On 7 January 2011, the President of the European Chess Union sent FIDE a letter on behalf of the Appellants and 16 other chess federations noting that they wished to appeal the nomination of the five Vice Presidents, and requesting details of the deadline and procedure for an appeal to the FIDE Presidential Board (PB). The letter noted that the FIDE Presidential Board was the appropriate body for the appeal, for the following reasons: According to Article 9.4 of the FIDE Statutes, “[e]very party concerned may appeal against the decisions of the President to the General Assembly”. The next General Assembly will take place in 2012. We cannot wait two

years, as this would lead to deciding on the impropriety of the nominations only after the Vice Presidents had already served half their terms. Article 4.1 of the FIDE Statutes, among other things, transfers the powers of the General Assembly to the Executive Board when the General Assembly is not in session. But the Executive Board will not convene in the ordinary course for nearly another year. This is also too long a period to wait for a decision regarding the improper appointment by the FIDE President of five Vice Presidents. The Presidential Board is charged with the “day-to-day management of FIDE … and exercises the rights of the General Assembly and the Executive Board between meetings of the General Assembly and Executive Board respectively. A Court of Arbitration for Sport arbitral tribunal recently confirmed the interim decision-making power of the FIDE Presidential Board in decision CAS 2010/O/2166.

On 21 January, Mr. Jarret, an executive director of FIDE, responded to the federations’ letter noting that that the 7 January 2011 letter was unsigned. The letter noted that the “decision of the General Assembly became final and entered into force. Nobody challenged it which is not surprising since all FIDE members (except one) agreed with the confirmation of the nominations”.
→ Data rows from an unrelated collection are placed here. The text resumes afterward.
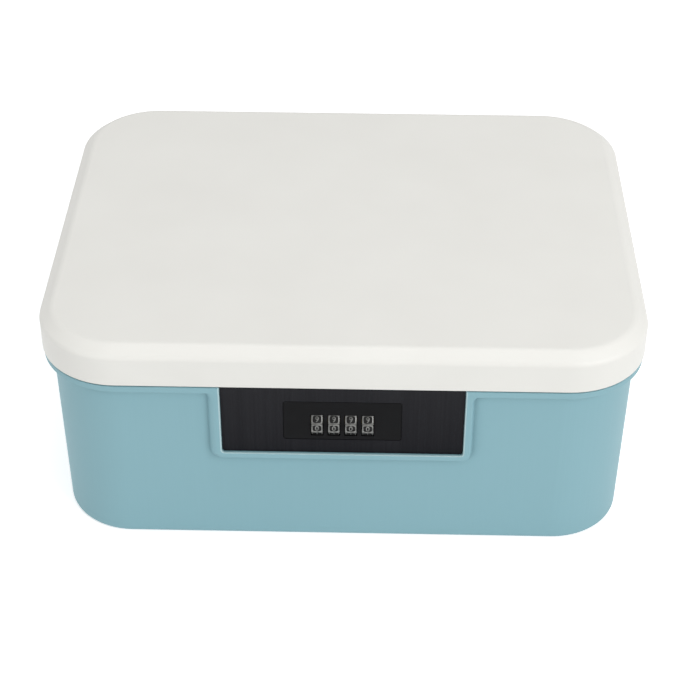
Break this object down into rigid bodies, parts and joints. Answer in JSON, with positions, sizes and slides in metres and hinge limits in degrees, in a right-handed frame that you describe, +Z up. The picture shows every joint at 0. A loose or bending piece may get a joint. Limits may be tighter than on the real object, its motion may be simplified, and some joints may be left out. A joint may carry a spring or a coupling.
{
  "type": "medication lock box",
  "caption": "Hinged-lid medicine box with tapered bin, overhanging chamfered lid and a number-wheel lock set in a raised frame at the front.",
  "frame": {"origin": "middle of the flat underside, midway between the straight sides and walls of the bin", "axes": "+X to the right seen from the front, +Y to the back where the hinges are, +Z up"},
  "size_m": [0.3, 0.2424, 0.1216],
  "materials": {
    "blue_moulding": "satin moulded plastic, pale grey blue",
    "white_moulding": "satin moulded plastic, warm white",
    "ribbed_black": "fine vertical ribs, black",
    "smooth_black": "smooth satin black",
    "inner_black": "fine spark texture, black",
    "plated_wheel": "satin nickel plating, dark number pockets",
    "sleeve_brass": "turned brass",
    "spring_steel": "rolled spring steel",
    "catch_steel": "zinc plated sheet steel",
    "bright_steel": "bright turned steel"
  },
  "bodies": {
    "bin": {"base_bin": "blue_moulding", "lock_panel": "ribbed_black", "lock_insert": "smooth_black", "lock_case": "inner_black", "lock_cover": "inner_black", "detent_spring": "spring_steel", "case_screw_1": "bright_steel", "case_screw_2": "bright_steel", "case_screw_3": "bright_steel", "case_screw_4": "bright_steel", "cover_screw_1": "bright_steel", "cover_screw_2": "bright_steel", "cover_screw_3": "bright_steel", "cover_screw_4": "bright_steel", "detent_screw_left": "bright_steel", "detent_screw_right": "bright_steel", "hinge_pin_left": "bright_steel", "hinge_pin_right": "bright_steel"},
    "lid": {"lid_shell": "white_moulding", "lid_catch": "catch_steel", "catch_screw_left": "bright_steel", "catch_screw_right": "bright_steel"},
    "wheel_1": {"number_wheel_1": "plated_wheel"},
    "wheel_2": {"number_wheel_2": "plated_wheel"},
    "wheel_3": {"number_wheel_3": "plated_wheel"},
    "wheel_4": {"number_wheel_4": "plated_wheel"},
    "code_shift": {"code_slide": "smooth_black", "lock_spindle": "bright_steel"},
    "sleeve_1": {"gate_sleeve_1": "sleeve_brass"},
    "sleeve_2": {"gate_sleeve_2": "sleeve_brass"},
    "sleeve_3": {"gate_sleeve_3": "sleeve_brass"},
    "sleeve_4": {"gate_sleeve_4": "sleeve_brass"}
  },
  "joints": [
    {"name": "lid_hinge", "type": "hinge", "parent": "bin", "child": "lid", "pos_m": [0, 0.1215, 0.094], "axis": [-1, 0, 0], "range_deg": [0, 100]},
    {"name": "wheel_1_turn", "type": "hinge", "parent": "bin", "child": "wheel_1", "pos_m": [-0.01182, -0.1089, 0.0754], "axis": [1, 0, 0], "continuous": true},
    {"name": "wheel_2_turn", "type": "hinge", "parent": "bin", "child": "wheel_2", "pos_m": [-0.00354, -0.1089, 0.0754], "axis": [1, 0, 0], "continuous": true},
    {"name": "wheel_3_turn", "type": "hinge", "parent": "bin", "child": "wheel_3", "pos_m": [0.00474, -0.1089, 0.0754], "axis": [1, 0, 0], "continuous": true},
    {"name": "wheel_4_turn", "type": "hinge", "parent": "bin", "child": "wheel_4", "pos_m": [0.01302, -0.1089, 0.0754], "axis": [1, 0, 0], "continuous": true},
    {"name": "code_slide_travel", "type": "slide", "parent": "bin", "child": "code_shift", "axis": [1, 0, 0], "range_m": [0, 0.00108]},
    {"name": "sleeve_1_turn", "type": "hinge", "parent": "code_shift", "child": "sleeve_1", "pos_m": [-0.01182, -0.1089, 0.0754], "axis": [1, 0, 0], "continuous": true},
    {"name": "sleeve_2_turn", "type": "hinge", "parent": "code_shift", "child": "sleeve_2", "pos_m": [-0.00354, -0.1089, 0.0754], "axis": [1, 0, 0], "continuous": true},
    {"name": "sleeve_3_turn", "type": "hinge", "parent": "code_shift", "child": "sleeve_3", "pos_m": [0.00474, -0.1089, 0.0754], "axis": [1, 0, 0], "continuous": true},
    {"name": "sleeve_4_turn", "type": "hinge", "parent": "code_shift", "child": "sleeve_4", "pos_m": [0.01302, -0.1089, 0.0754], "axis": [1, 0, 0], "continuous": true}
  ],
  "couplings": [
    {"joint": "sleeve_1_turn", "follows": "wheel_1_turn", "ratio": 1},
    {"joint": "sleeve_2_turn", "follows": "wheel_2_turn", "ratio": 1},
    {"joint": "sleeve_3_turn", "follows": "wheel_3_turn", "ratio": 1},
    {"joint": "sleeve_4_turn", "follows": "wheel_4_turn", "ratio": 1}
  ]
}
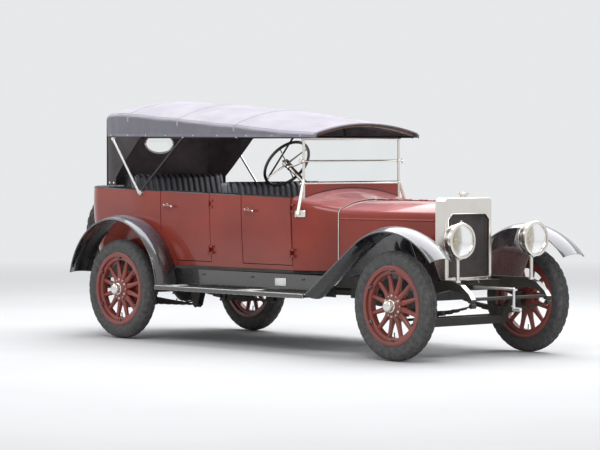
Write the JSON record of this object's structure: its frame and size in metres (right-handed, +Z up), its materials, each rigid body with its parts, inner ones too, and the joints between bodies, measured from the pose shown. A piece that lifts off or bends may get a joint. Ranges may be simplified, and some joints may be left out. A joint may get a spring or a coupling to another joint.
{
  "type": "touring car",
  "caption": "Open four-door touring car on spoked wheels with a raised cloth hood, hinged doors and bonnet, and front wheels that steer.",
  "frame": {"origin": "on the ground, under the middle of the overall length and width", "axes": "+X forward, +Y left, +Z up"},
  "size_m": [4.78, 1.66, 1.972],
  "materials": {
    "body_paint": "gloss",
    "black_enamel": "gloss",
    "chassis_paint": "satin",
    "engine_iron": "rough",
    "nickel": "polished",
    "radiator_core": "dull",
    "seat_leather": "satin",
    "hood_cloth": "woven",
    "hood_iron": "satin",
    "floor_cover": "matt",
    "wheel_wood": "varnished paint",
    "tyre": "dusty",
    "wheel_rim": "gloss",
    "glass": "clear"
  },
  "bodies": {
    "chassis": {"cabin_floor": "floor_cover", "engine_block": "engine_iron", "exhaust": "engine_iron", "frame_rails": "chassis_paint", "front_axle": "chassis_paint", "front_mudguards": "black_enamel", "front_seat_back": "seat_leather", "front_seat_cushion": "seat_leather", "glass_panes": "glass", "hand_levers_and_pedals": "nickel", "headlamps": "nickel", "hood_canvas": "hood_cloth", "hood_irons": "hood_iron", "leaf_springs": "chassis_paint", "radiator_core": "radiator_core", "radiator_shell": "nickel", "rear_axle": "chassis_paint", "rear_mudguards": "black_enamel", "rear_seat_back": "seat_leather", "rear_seat_cushion": "seat_leather", "rear_tub": "body_paint", "running_boards": "black_enamel", "scuttle": "body_paint", "side_pillars": "body_paint", "spare_carrier": "chassis_paint", "spare_tyre": "tyre", "steering_column": "chassis_paint", "windscreen_frame": "nickel"},
    "door_front_left": {"door_front_left": "body_paint"},
    "door_front_right": {"door_front_right": "body_paint"},
    "door_rear_left": {"door_rear_left": "body_paint"},
    "door_rear_right": {"door_rear_right": "body_paint"},
    "bonnet_left": {"bonnet_left": "body_paint"},
    "bonnet_right": {"bonnet_right": "body_paint"},
    "knuckle_left": {"knuckle_left": "chassis_paint"},
    "knuckle_right": {"knuckle_right": "chassis_paint"},
    "track_rod": {"track_rod": "chassis_paint"},
    "road_wheel_front_left": {"tyre_front_left": "tyre", "wheel_front_left": "wheel_wood"},
    "road_wheel_front_right": {"tyre_front_right": "tyre", "wheel_front_right": "wheel_wood"},
    "road_wheel_rear_left": {"tyre_rear_left": "tyre", "wheel_rear_left": "wheel_wood"},
    "road_wheel_rear_right": {"tyre_rear_right": "tyre", "wheel_rear_right": "wheel_wood"},
    "steering_wheel": {"steering_wheel": "wheel_rim"},
    "starting_handle": {"starting_handle": "chassis_paint"}
  },
  "joints": [
    {"name": "steer_right", "type": "hinge", "parent": "chassis", "child": "knuckle_right", "pos_m": [1.79, -0.6, 0.41], "axis": [0, 0, 1], "range_deg": [-28, 28]},
    {"name": "steer_left", "type": "hinge", "parent": "chassis", "child": "knuckle_left", "pos_m": [1.79, 0.6, 0.41], "axis": [0, 0, 1], "range_deg": [-28, 28]},
    {"name": "track_rod_pivot", "type": "hinge", "parent": "knuckle_right", "child": "track_rod", "pos_m": [1.64, -0.6, 0.288], "axis": [0, 0, 1], "range_deg": [-28, 28]},
    {"name": "steering_wheel_turn", "type": "hinge", "parent": "chassis", "child": "steering_wheel", "pos_m": [0.1, -0.285, 1.452], "axis": [-0.8241, 0, 0.5664], "range_deg": [-280, 280]},
    {"name": "front_left_wheel_spin", "type": "hinge", "parent": "knuckle_left", "child": "road_wheel_front_left", "pos_m": [1.79, 0.71, 0.41], "axis": [0, 1, 0], "continuous": true},
    {"name": "front_right_wheel_spin", "type": "hinge", "parent": "knuckle_right", "child": "road_wheel_front_right", "pos_m": [1.79, -0.71, 0.41], "axis": [0, 1, 0], "continuous": true},
    {"name": "rear_left_wheel_spin", "type": "hinge", "parent": "chassis", "child": "road_wheel_rear_left", "pos_m": [-1.47, 0.71, 0.41], "axis": [0, 1, 0], "continuous": true},
    {"name": "rear_right_wheel_spin", "type": "hinge", "parent": "chassis", "child": "road_wheel_rear_right", "pos_m": [-1.47, -0.71, 0.41], "axis": [0, 1, 0], "continuous": true},
    {"name": "front_left_door", "type": "hinge", "parent": "chassis", "child": "door_front_left", "pos_m": [0.49, 0.6011, 0.93], "axis": [0, 0, -1], "range_deg": [0, 70]},
    {"name": "front_right_door", "type": "hinge", "parent": "chassis", "child": "door_front_right", "pos_m": [0.49, -0.6011, 0.93], "axis": [0, 0, 1], "range_deg": [0, 70]},
    {"name": "rear_left_door", "type": "hinge", "parent": "chassis", "child": "door_rear_left", "pos_m": [-0.46, 0.6278, 0.93], "axis": [0, 0, -1], "range_deg": [0, 70]},
    {"name": "rear_right_door", "type": "hinge", "parent": "chassis", "child": "door_rear_right", "pos_m": [-0.46, -0.6278, 0.93], "axis": [0, 0, 1], "range_deg": [0, 70]},
    {"name": "left_bonnet_lid", "type": "hinge", "parent": "chassis", "child": "bonnet_left", "pos_m": [1.29, 0, 1.174], "axis": [1, 0, 0], "range_deg": [0, 70]},
    {"name": "right_bonnet_lid", "type": "hinge", "parent": "chassis", "child": "bonnet_right", "pos_m": [1.29, 0, 1.174], "axis": [-1, 0, 0], "range_deg": [0, 70]},
    {"name": "starting_handle_turn", "type": "hinge", "parent": "chassis", "child": "starting_handle", "pos_m": [2.09, 0, 0.53], "axis": [1, 0, 0], "continuous": true}
  ],
  "couplings": [
    {"joint": "steer_left", "follows": "steer_right", "ratio": 1},
    {"joint": "track_rod_pivot", "follows": "steer_right", "ratio": -1},
    {"joint": "steering_wheel_turn", "follows": "steer_right", "ratio": 10}
  ]
}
On that same date, the Appellants submitted an appeal to the PB by means of a letter to the FIDE Secretariat, enclosing a number of factual and legal exhibits, and requesting the appeal be considered during the PB’s meeting of 3-6 February 2011 in Antlya, Turkey. The appeal contended that the appointment of the Vice Presidents was a decision of the President, and not of the GA. In the alternative, it noted that to the extent the decision was one of the GA, such decision was null and void under Swiss law. The letter requested that the PB: (a) determine that the nominations of the Five Vice Presidents were invalid; (b) immediately remove all Five Vice Presidents from office; and (c) ensure that FIDE observes the proper nomination process.

On 8 February 2011, the Georgian Representative wrote to FIDE requesting information about the pending appeal. On that same day, Mr. Jarrett responded noting that the minutes of the PB meeting would state that “[t]he Presidential Board has seen Annex 34. Without discussion, it notes that the issue has been decided by the last General Assembly”. This was confirmed in an excerpt of the minutes of the PB.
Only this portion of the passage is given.